犬の皮膚病におけるシャンプー療法 12年05月21日

皮膚病の原因によっては、シャンプー療法を併用することがあります。
シャンプーは水溶液であり、界面活性剤や、洗浄剤の他に様々な治療的、美容的成分が添加されています。洗浄は、皮膚表面から、落屑を取り除き、環境アレルゲンや細菌などの外部からの刺激を取り除き、毛穴を洗浄するのを助ける目的があります。

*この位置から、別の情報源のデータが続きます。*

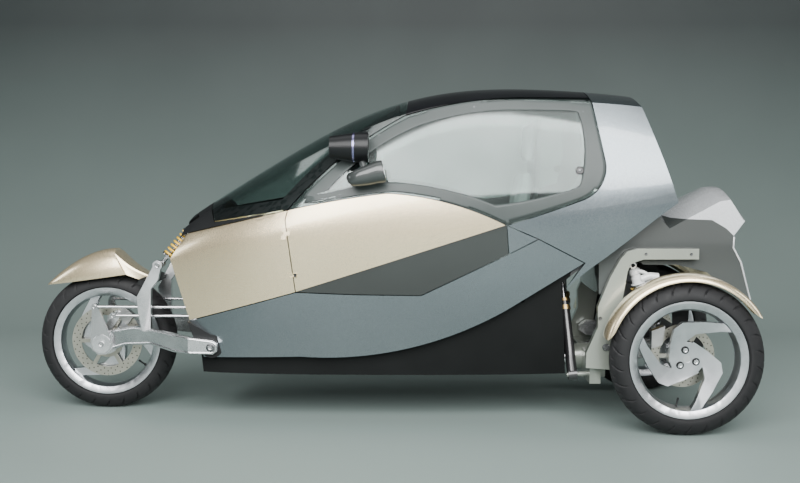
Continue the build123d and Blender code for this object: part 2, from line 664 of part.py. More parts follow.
# Upright engine and wheel carrier at the rear: two bent side frames with cross beams and the lean bearing
frame_edges = side_polygon([
    (-1256, 718), (-1013, 718), (-972, 706), (-946, 677), (-906, 603), (-858, 484), (-860, 404), (-815, 298),
    (-814, 237), (-920, 229), (-938, 400), (-955, 512), (-974, 626), (-987, 658), (-1037, 675), (-1256, 676)])
side_frame = side_prism(frame_edges, 262, 300)
arm_pivot = (-893, 321)
side_frame = side_frame - across(arm_pivot[0], arm_pivot[1], 240, 320, 12)
rear_frame = side_frame + other_side(side_frame)
rear_frame = rear_frame + slab(-900, -835, -262, 262, 237, 275)
cross_beam = slab(-1075, -1045, -262, 262, 676, 712)
rear_frame = rear_frame + cross_beam
for y in (rack_y, -rack_y):
    rear_frame = rear_frame - bar((-1260, y, rack_z), (-1256 + rack_depth, y, rack_z), rack_radius)
bearing = bar(lean_place(67, 0, 0), lean_place(225, 0, 0), bearing_radius)
gusset = slab(-935, -835, -45, 45, 150, 262) + slab(-880, -835, -262, 262, 165, 240)
rear_frame = rear_frame + bearing + gusset
rear_frame = rear_frame - bar(lean_place(0, 0, 0), lean_place(260, 0, 0), shaft_radius + run_gap)
for y in (pin_y, -pin_y):
    rear_frame = rear_frame + bar(lean_place(8, y, pin_radial), lean_place(97, y, pin_radial), pin_radius)
save("rear_frame", rear_frame)

# Trailing arms with stub axles
pivot_corners = [(0, -32), (31, -13), (31, 9), (0, 32)]
axle_corners = [(84, 45), (0, 30), (-28, 12), (-28, -12), (0, -30), (84, -38)]
trail = side_prism(side_polygon(
    [(arm_pivot[0] + forward, arm_pivot[1] + up) for forward, up in pivot_corners]
    + [(rear_axle_x + forward, rear_z + up) for forward, up in axle_corners]), 205, 245)
trail = trail + across(arm_pivot[0], arm_pivot[1], 245, 262, 24)
trail = trail + across(arm_pivot[0], arm_pivot[1], 262, 306, 12)
trail = trail + across(rear_axle_x, rear_z, 245, 430, 15) + across(rear_axle_x, rear_z, 245, 306, 26)
trail = trail + side_prism(
    about(rear_spring_foot[0], rear_spring_foot[2], [(14, -22), (-14, -22), (-20, 16), (20, 16)]), 205, 212)
trail = trail + across(rear_spring_foot[0], rear_spring_foot[2], 205, 240, eye_radius)
save("trailing_arms", both_sides(trail))

# Power unit
engine = slab(-1120, -940, -150, 150, 250, 430) + slab(-1100, -985, -120, 120, 430, 560)
engine = engine + across(rear_axle_x, rear_z, -150, 150, 70)
engine = engine + slab(rear_axle_x - 31, -1120, -150, 150, 250, 380)
engine = engine + slab(-1060, -1000, -60, 60, 560, 640)
engine = engine + slab(-940, -900, -200, 200, 245, 275)
engine = engine - bar(lean_place(0, 0, 0), lean_place(260, 0, 0), 70)
save("engine_block", engine)

# Tail: its top is turned about the leaning axis, so that the cabin can swing over it
tail_turn = lean_turned([
    (-860, 0), (-860, 545), (-950, 597), (-1050, 654), (-1100, 640), (-1142, 592), (-1343, 676), (-1384, 678),
    (-1436, 600), (-1500, 560), (-1500, 0)])
tail_side = side_prism(side_polygon([
    (-862, 530), (-862, 960), (-1460, 960), (-1449, 830), (-1402, 765), (-1400, 718), (-1431, 660),
    (-1473, 508),
    (-1440, 500), (-1300, 620), (-1184, 650), (-1045, 650), (-1000, 700), (-970, 700), (-900, 530),
]), -255, 255)
tail_body = tail_turn & tail_side
hood_cut = side_prism(side_polygon([
    (-1090, 860), (-1165, 836), (-1316, 831), (-1374, 797), (-1404, 768), (-1480, 760), (-1500, 1000),
    (-1090, 1000)]), -300, 300)
tail_hood = tail_body & hood_cut
tail_body = tail_body - hood_cut
tail_body = tail_body - cross_beam
lamp_room = slab(-1500, -1392, 150, 235, 690, 740)
tail_lamp = lamp_room & tail_body
tail_body = tail_body - lamp_room - other_side(lamp_room)
save("tail_body", tail_body)
save("tail_hood", tail_hood)
save("tail_lamps", both_sides(tail_lamp))

# Rear mudguards
def arch(x, z, radius, from_angle, to_angle):
    """Return the three points of an arc in the side view. Angles are above the forward direction."""
    points = []
    for angle in (from_angle, (from_angle + to_angle) / 2, to_angle):
        turn = math.radians(angle)
        points.append((x + radius * math.cos(turn), z + radius * math.sin(turn)))
    return tuple(points)


fender_gap = 12
fender_wall = 15
fender_from = 14
fender_to = 149
fender_y = (rear_wheel_y - rear_tyre_width / 2 - 2, rear_wheel_y + rear_tyre_width / 2 - 2)
inner_arch = arch(rear_axle_x, rear_z, rear_tyre_radius + fender_gap, fender_from, fender_to)
outer_arch = arch(rear_axle_x, rear_z, rear_tyre_radius + fender_gap + fender_wall, fender_from, fender_to)
fender_edges = [outer_arch, (outer_arch[2], inner_arch[2]), flip(inner_arch), (inner_arch[0], outer_arch[0])]
rear_fender = side_prism(fender_edges, fender_y[0], fender_y[1])
stay_top = rear_tyre_radius + fender_gap + 6
fender_stay = side_prism(
    about(rear_axle_x, rear_z, [(-26, 0), (26, 0), (40, stay_top), (-40, stay_top)]), 306, 311)
fender_stay = fender_stay - across(rear_axle_x, rear_z, 300, 320, axle_radius + 1)
fender_stay = fender_stay + slab(
    rear_axle_x - 40, rear_axle_x + 40, 306, fender_y[0], rear_z + stay_top - 5, rear_z + stay_top)
save("rear_fenders", both_sides(rear_fender + fender_stay))

disc_face = rear_wheel_y - 63
rear_caliper = side_prism(
    about(rear_axle_x, rear_z, [(84, 45), (126, 30), (126, 100), (74, 120)]), disc_face - 21, disc_face + 21)
rear_caliper = rear_caliper - across(rear_axle_x, rear_z, disc_face - 7, disc_face + 7, 127)
rear_caliper = rear_caliper + slab(
    rear_axle_x + 99, rear_axle_x + 124, 245, disc_face - 21, rear_z + 18, rear_z + 40)
save("rear_calipers", both_sides(rear_caliper))

# Lean shaft, fixed to the cabin's rear wall, and the two hydraulic cylinders that hold the lean
shaft = bar(lean_place(0, 0, 0), lean_place(209, 0, 0), shaft_radius)
shaft = shaft + bar(lean_place(0, 0, 0), lean_place(14, 0, 0), bearing_radius)
for y in (head_y, -head_y):
    shaft = shaft + bar(lean_place(0, y, head_radial), lean_place(5, y, head_radial), 24)
save("lean_shaft", shaft)

barrel_length = 315
barrel_radius = 21
rod_length = 310
rod_radius = 11


def lean_cylinder(behind):
    """Return the barrel and the rod of a left-hand lean cylinder, this far behind the cabin's rear wall."""
    foot = Vector(*lean_place(behind, pin_y, pin_radial))
    head = Vector(*lean_place(behind, head_y, head_radial))
    stroke = (head - foot).normalized()
    way = Vector(*lean_back)
    top = foot + stroke * barrel_length
    barrel = bar(foot, top, barrel_radius) + bar(foot - way * 18, foot + way * 18, barrel_radius + 3)
    barrel = barrel - bar(foot - way * 30, foot + way * 30, pin_radius + run_gap)
    barrel = barrel - bar(foot + stroke * 26, top + stroke * 5, rod_radius + run_gap)
    rod = bar(head - stroke * rod_length, head, rod_radius)
    rod = rod + bar(head - way * 8, head + way * 8, rod_radius * 2)
    return barrel, rod


for side, turn in (("left", lambda shape: shape), ("right", other_side)):
    barrel, rod = lean_cylinder(cylinder_behind[side])
    save(f"lean_barrel_{side}", turn(barrel))
    save(f"lean_rod_{side}", turn(rod))

# Inside: two seats one behind the other, the dashboard and the steering wheel
driver_base = side_prism(
    side_polygon([(-30, 300), (-40, 395), (-470, 370), (-470, 209), (-100, 209)]), -190, 190)
driver_back = side_prism(side_polygon([
    (-470, 330), (-420, 400), (-470, 660), (-545, 960), (-577, 1245), (-640, 1232), (-632, 960), (-560, 560),
    (-520, 330)]), -170, 170)
save("driver_seat", driver_base + driver_back)
passenger_base = side_prism(side_polygon([(-690, 745), (-690, 815), (-925, 895), (-925, 790)]), -170, 170)
passenger_back = side_prism(side_polygon([(-925, 820), (-1026, 1150), (-966, 1160), (-870, 860)]), -165, 165)
passenger = (passenger_base + passenger_back) - rear_floor_band - rear_void
save("passenger_seat", passenger)

dash_face = side_prism(side_polygon([
    (560, 780), (430, 850), (360, 820), (350, 700), (420, 640), (640, 640), (690, 705)]), -600, 600)
dashboard = dash_face & body_form(frame_depth)
wheel_centre = Vector(270, 0, 788)
column_way = Vector(-128, 0, 58).normalized()
column = bar(wheel_centre - column_way * 165, wheel_centre - column_way * 15.3, 20)
column = column + bar(wheel_centre - column_way * 16, wheel_centre + column_way * 8, 8)
save("dashboard", dashboard + column)
wheel_axis = Plane(origin=wheel_centre, z_dir=column_way)
hand_wheel = wheel_axis * Torus(165, 13)
hand_wheel = hand_wheel + wheel_axis * Cylinder(32, 30)
for angle in (0, 120, 240):
    hand_wheel = hand_wheel + wheel_axis * Rot(0, 0, angle) * Pos(92, 0, 0) * Box(150, 22, 8)
hand_wheel = hand_wheel - bar(wheel_centre - column_way * 20, wheel_centre + column_way * 8.3, 8 + run_gap)
save("steering_wheel", hand_wheel)
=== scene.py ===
import json
import math

import bmesh
import bpy
from mathutils import Matrix, Vector
from mathutils.bvhtree import BVHTree


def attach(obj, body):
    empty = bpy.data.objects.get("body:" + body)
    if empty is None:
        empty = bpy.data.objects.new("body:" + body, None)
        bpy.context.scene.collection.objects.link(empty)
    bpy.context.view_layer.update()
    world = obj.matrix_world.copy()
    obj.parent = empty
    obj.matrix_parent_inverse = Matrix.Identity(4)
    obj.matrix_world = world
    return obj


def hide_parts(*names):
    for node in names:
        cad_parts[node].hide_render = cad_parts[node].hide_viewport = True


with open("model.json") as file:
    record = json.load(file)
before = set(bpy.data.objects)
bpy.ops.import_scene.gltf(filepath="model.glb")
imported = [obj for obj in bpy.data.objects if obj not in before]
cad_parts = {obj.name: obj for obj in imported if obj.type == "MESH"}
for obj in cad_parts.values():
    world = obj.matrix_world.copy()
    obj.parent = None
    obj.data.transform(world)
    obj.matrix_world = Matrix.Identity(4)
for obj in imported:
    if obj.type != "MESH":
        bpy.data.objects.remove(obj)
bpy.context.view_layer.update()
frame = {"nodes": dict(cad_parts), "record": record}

nodes = frame["nodes"]
collection = bpy.context.scene.collection

# Camera, as far off and as high as the photographer stood
cameraPlace = {
    "place": (-0.1416, 4.6, 1.0704),
    "down": 0.0759,
    "turn": 0.0175,
    "roll": 0.0023,
    "lens": 48.63,
    "sensor": 36,
    "farthest": 60,
}


def makeCamera(values):
    data = bpy.data.cameras.new("camera")
    data.lens = values["lens"]
    data.sensor_width = values["sensor"]
    data.clip_end = values["farthest"]
    camera = bpy.data.objects.new("camera", data)
    collection.objects.link(camera)
    ahead = Vector((
        math.sin(values["turn"]) * math.cos(values["down"]),
        -math.cos(values["turn"]) * math.cos(values["down"]),
        -math.sin(values["down"]),
    ))
    camera.location = values["place"]
    roll = Matrix.Rotation(values["roll"], 3, "Z").to_quaternion()
    camera.rotation_euler = (ahead.to_track_quat("-Z", "Y") @ roll).to_euler()
    bpy.context.scene.camera = camera


makeCamera(cameraPlace)
print("camera set")


# Shader maths: a value wraps one output socket, and an expression on values adds the Math nodes
class Value:
    def __init__(self, finish, socket):
        self.finish = finish
        self.socket = socket

    def maths(self, operation, *inputs):
        return self.finish.node("Math", {"operation": operation}, dict(enumerate(inputs)))

    def __add__(self, other):
        return self.maths("ADD", self, other)

    def __mul__(self, other):
        return self.maths("MULTIPLY", self, other)

    def __pow__(self, other):
        return self.maths("POWER", self, other)

    def waves(self):
        return self.maths("SINE", self)


# A finish is one material round one main shader
class Finish:
    def __init__(self, name):
        self.material = bpy.data.materials.new(name)
        self.material.use_nodes = True
        self.tree = self.material.node_tree
        self.tree.nodes.clear()
        self.shader = self.tree.nodes.new("ShaderNodeBsdfPrincipled")
        self.output = self.tree.nodes.new("ShaderNodeOutputMaterial")
        self.tree.links.new(self.shader.outputs[0], self.output.inputs[0])

    def plug(self, socket, value):
        if isinstance(value, Value):
            self.tree.links.new(value.socket, socket)
        else:
            socket.default_value = value

    def node(self, kind, settings, inputs, output=0):
        made = self.tree.nodes.new("ShaderNode" + kind)
        for key, value in settings.items():
            setattr(made, key, value)
        for key, value in inputs.items():
            self.plug(made.inputs[key], value)
        return Value(self, made.outputs[output])

    def place(self, centre=(0, 0, 0)):
        here = self.node("TexCoord", {}, {}, "Object")
        return self.node("VectorMath", {"operation": "SUBTRACT"}, {0: here, 1: centre})

    def axes(self, place):
        made = self.tree.nodes.new("ShaderNodeSeparateXYZ")
        self.plug(made.inputs[0], place)
        return [Value(self, socket) for socket in made.outputs]

    def around(self, place):  # the distance from the Y axis through this place
        x, y, z = self.axes(place)
        return (x * x + z * z) ** 0.5

    def noise(self, place, scale, detail=3):
        inputs = {"Vector": place, "Scale": scale, "Detail": detail, "Roughness": 0.55}
        return self.node("TexNoise", {}, inputs, "Fac")

    def cells(self, place, scale, output="Distance"):
        return self.node("TexVoronoi", {}, {"Vector": place, "Scale": scale}, output)

    def grade(self, value, low, high, outLow, outHigh):
        return self.node("MapRange", {}, {0: value, 1: low, 2: high, 3: outLow, 4: outHigh})

    def blend(self, factor, low, high):
        return self.node("Mix", {"data_type": "RGBA"}, {0: factor, 6: (*low, 1), 7: (*high, 1)}, 2)

    def bump(self, height, distance, strength):
        return self.node("Bump", {}, {"Height": height, "Distance": distance, "Strength": strength})

    def set(self, **values):
        for name, value in values.items():
            if isinstance(value, tuple) and len(value) == 3:
                value = (*value, 1)
            self.plug(self.shader.inputs[name.replace("_", " ")], value)


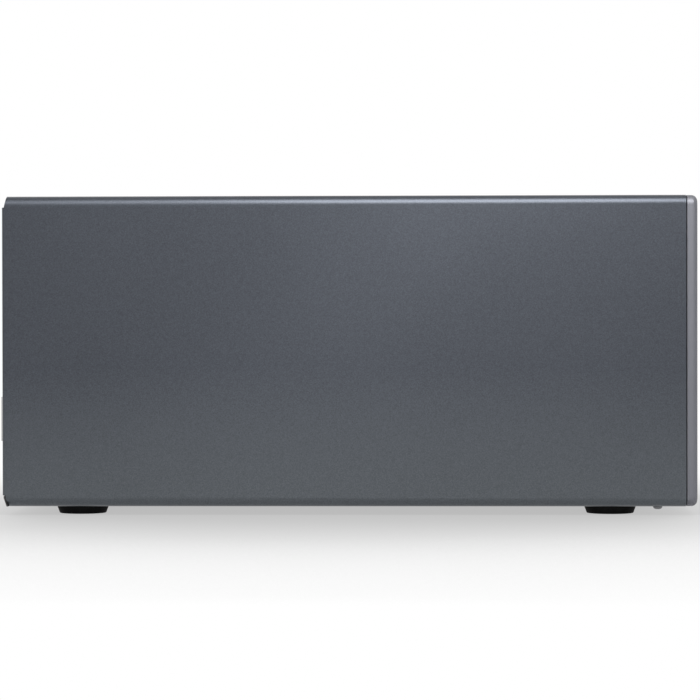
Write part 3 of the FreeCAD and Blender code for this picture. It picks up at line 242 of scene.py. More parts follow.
class Finish(Nodes):
    """One finish: a Principled shader, and the nodes that vary its colour, gloss and relief."""

    def __init__(self, name, colour, roughness, metallic=0.0):
        self.material = bpy.data.materials.new(name)
        self.material.use_nodes = True
        super().__init__(self.material.node_tree)
        self.shader = self.tree.nodes["Principled BSDF"]
        self.place = self.node("ShaderNodeTexCoord").outputs["Object"]
        self.set("Base Color", (*colour, 1.0))
        self.set("Roughness", roughness)
        self.set("Metallic", metallic)
        self.colour = colour
        self.material.diffuse_color = (*colour, 1.0)

    def set(self, socket, value):
        """Puts a constant on the shader's own socket."""
        self.shader.inputs[socket].default_value = value

    def stretched(self, stretch):
        """The object's own coordinates, squeezed along some axes."""
        if stretch == (1, 1, 1):
            return self.place
        mapping = self.node("ShaderNodeMapping")
        mapping.inputs["Scale"].default_value = stretch
        self.join(self.place, mapping.inputs["Vector"])
        return mapping.outputs["Vector"]

    def axis(self, name):
        """One of the object's own coordinates, in metres."""
        split = self.node("ShaderNodeSeparateXYZ")
        self.join(self.place, split.inputs[0])
        return split.outputs[name]

    def noise(self, size, detail=2.0, stretch=(1, 1, 1)):
        """Cloudy variation with features about this large, in mm."""
        made = self.node("ShaderNodeTexNoise")
        made.inputs["Scale"].default_value = 1.0 / (size * MM)
        made.inputs["Detail"].default_value = detail
        self.join(self.stretched(stretch), made.inputs["Vector"])
        return made.outputs["Fac"]

    def cells(self, size, feature="F1", output="Distance", stretch=(1, 1, 1)):
        """Cells about this large, in mm: their distance field, or one random shade for each."""
        made = self.node("ShaderNodeTexVoronoi", feature=feature)
        made.inputs["Scale"].default_value = 1.0 / (size * MM)
        self.join(self.stretched(stretch), made.inputs["Vector"])
        if output == "Distance":
            return made.outputs["Distance"]
        split = self.node("ShaderNodeSeparateColor")
        self.join(made.outputs["Color"], split.inputs["Color"])
        return split.outputs["Red"]

    def sum(self, first, second, weight=1.0):
        """first plus second times weight."""
        return self.math("MULTIPLY_ADD", second, weight, first)

    def shades(self, amount, dark, light):
        """The finish's own colour, varied from dark to light by an amount from 0 to 1."""
        return self.blend(amount, scaled(self.colour, dark), scaled(self.colour, light))

    def paint(self, colour):
        """Drives the base colour."""
        self.join(colour, self.shader.inputs["Base Color"])

    def gloss(self, value, smooth, rough):
        """Roughness from smooth to rough as the value goes from 0 to 1."""
        self.join(self.between(value, 0.0, 1.0, smooth, rough), self.shader.inputs["Roughness"])

    def relief(self, height, depth, strength):
        """Bump from a height of 0 to 1, this deep in mm."""
        made = self.node("ShaderNodeBump")
        made.inputs["Strength"].default_value = strength
        made.inputs["Distance"].default_value = depth * MM
        self.join(height, made.inputs["Height"])
        self.join(made.outputs["Normal"], self.shader.inputs["Normal"])


def scaled(colour, factor):
    """A colour made darker or lighter."""
    return tuple(min(1.0, channel * factor) for channel in colour)


# ---------------------------------------------------------------- finishes
def cover_paint(colours):
    """Metallic grey paint: fine flakes, a faint cloudiness, a light orange peel, and a painted lighter band low down
    that stands in for light reflected from the floor.
    """
    made = Finish("cover_paint", tuple(colours.cover), 0.42, 0.88)
    flakes = made.noise(0.55, 3.0)
    sparkle = made.cells(0.32, output="Shade")
    cloud = made.noise(60, 1.0)
    grain = made.sum(made.sum(flakes, sparkle, 0.35), cloud, 0.12)
    # Painted reflection: the paint turns lighter from 70 mm down to 6 mm above the floor, standing in for light
    # bounced up from the floor.
    painted_floor_bounce = made.between(made.axis("Z"), 70 * MM, 6 * MM)
    speckle = made.between(grain, 0.42, 1.02)
    red, green, blue = made.colour
    # The warmer tint of the painted floor reflection at the bottom of the cover.
    bounce_colour = (red * 1.03, green * 1.03, blue * 0.96)
    made.paint(made.blend(painted_floor_bounce, made.shades(speckle, 0.80, 1.22),
                          made.blend(speckle, scaled(bounce_colour, 1.21), scaled(bounce_colour, 1.81))))
    made.gloss(flakes, 0.32, 0.42)
    made.relief(made.sum(flakes, made.noise(1.6, 1.0), 0.6), 0.012, 0.5)
    return made.material


def anodised_plate(colours):
    """Blasted aluminium under a grey anodised layer."""
    made = Finish("anodised_plate", tuple(colours.bezel), 0.45, 0.55)
    blast = made.noise(0.35)
    made.paint(made.shades(made.sum(blast, made.noise(45, 1.0), 0.2), 0.86, 1.10))
    made.gloss(blast, 0.38, 0.52)
    made.relief(blast, 0.010, 0.5)
    return made.material


def galvanised(colours):
    """Zinc-coated sheet with faint spangles and rolling lines."""
    made = Finish("galvanised", tuple(colours.zinc), 0.4, 0.9)
    spangle = made.cells(9, output="Shade")
    rolling = made.noise(0.4, 2.0, (1, 0.04, 1))
    made.paint(made.shades(made.sum(spangle, rolling, 0.4), 0.82, 1.05))
    made.gloss(spangle, 0.30, 0.46)
    made.relief(rolling, 0.006, 0.4)
    return made.material


def filter_foam(colours):
    """Open-cell foam behind the intake slots, with painted shade in its pores."""
    made = Finish("filter_foam", (0.020, 0.020, 0.022), 0.9)
    pores = made.cells(1.3)
    # Painted shade: the colour is darker in the pits of the pores and lighter on the walls between them.
    made.paint(made.shades(made.between(pores, 0.0, 0.7), 0.3, 2.2))
    made.relief(pores, 0.9, 1.0)
    return made.material


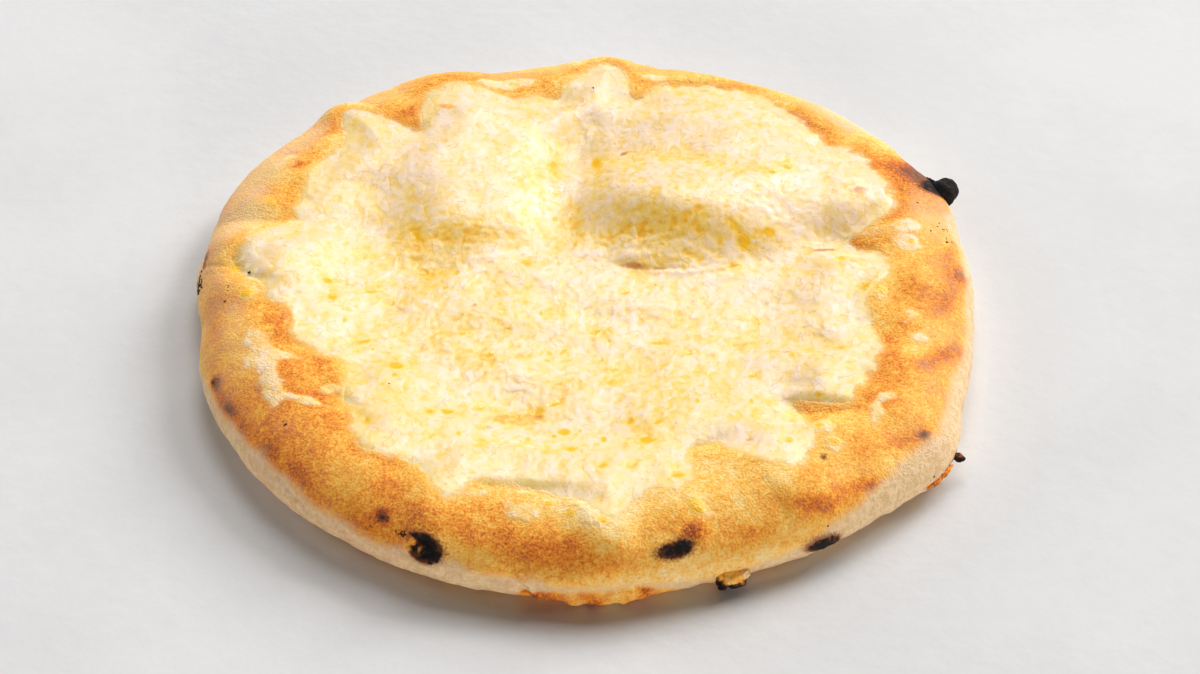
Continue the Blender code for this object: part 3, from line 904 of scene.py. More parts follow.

 細菌感染における治療では、殺菌効果のあるシャンプーを、落屑を取り除き殺菌数を減少させる為に使用します。また細菌感染性皮膚病を起こしやすい犬では、定期的なシャンプー使用が、予防的な効果を得られることがあります。
 マラセチア皮膚炎では、皮膚が肥厚したり、脂漏性疾患(脂っぽく)なっている事が多く、そのような場合では角質調整性シャンプーや、抗脂漏シャンプーを使い皮膚の厚みを正常に戻したり、皮脂産生の抑制、減少または導管の洗浄を助けます。
 アレルギー性による皮膚病の時は止痒効果のあるシャンプーがあります。
 またシャンプーの中には、必須脂肪酸や、皮膚病で失われている皮膚の保湿性を改善させる為に、保湿剤が含まれるものもあります。
以前は「犬はシャンプーをしてはいけない」と言われており、アメリカの獣医師の中でも1960年代は、そのように提言されていました。しかし現在では、シャンプー療法はかなり有効的な皮膚病の補助療法と認識されています。
 シャンプーの種類によっては、頻回のシャンプーは、皮膚の保湿性を減少させてしまうこともあります。しかし皮膚病を起こしてしまった皮膚には、適切なシャンプーを使用すれば、かなり有効的な補助治療となります。